On a related note … My house is 50+ years old. I purchase it in 1983. I immediately had cellulose insulation blown in. Does cellulose insulation last, or does it tend to settle and leave areas at the top that are uninsulated. I’m considering re-siding my house with fiber-cement in the spring. While the exterior is exposed, it would be a good time to beef up the insulation if it is needed.
I tend to be conservative in these matters, fiberglass works and it doesn’t burn (the paper backing will, but the 'glass itself doesn’t). I’m sure spray foam works as well, but does it work in the 50 year time frame? We won’t know for sure for another 25 years or so.
I recommend first going over the entire outside of the heated area with a good quality chalking filling in all the cracks and crevasses.
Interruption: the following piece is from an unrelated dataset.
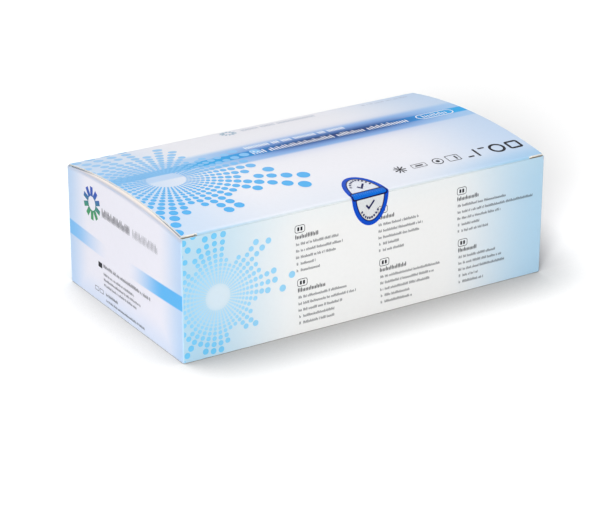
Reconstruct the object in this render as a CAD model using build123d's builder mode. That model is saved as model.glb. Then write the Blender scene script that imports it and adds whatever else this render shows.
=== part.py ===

There’s a bit of economy to be had with materials of the same kind (like wood and wood, metal and metal), but spend the money for a high quality, 100% silicone chalking for dis-similar material (wood and metal, wood and cement). This is because different materials expand and contract at different rates, thus we need a very flexible chalking to keep the seal.
A little off-topic, but the cost of re-wiring will be offset by reduced insurance costs. It seems many house fires start with faulty electrical connections. So at least hire a professional electrician to look the systems over.
You say the house isn’t insulated? It may be well overdue for pulling down the wallboard (or is it still lathe and plaster), new wiring, new plumbing, new coaxial cables, new telephone cables, new heating system and replace any and all rotting wood parts.
Everything else being equal, I’d hire a skilled professional to spray in the foam. There’s special equipment to be used, experience to get the right amount in … probably not a good DIY project. Using fiberglass on the other hand is real easy, just need a sharp bread knife and a stapler. The only real pitfall is compacting the 'glass into the spaces, it works best when it’s fluffy. Cut the 'glass to fit the odd-ball space, never just stuff it in.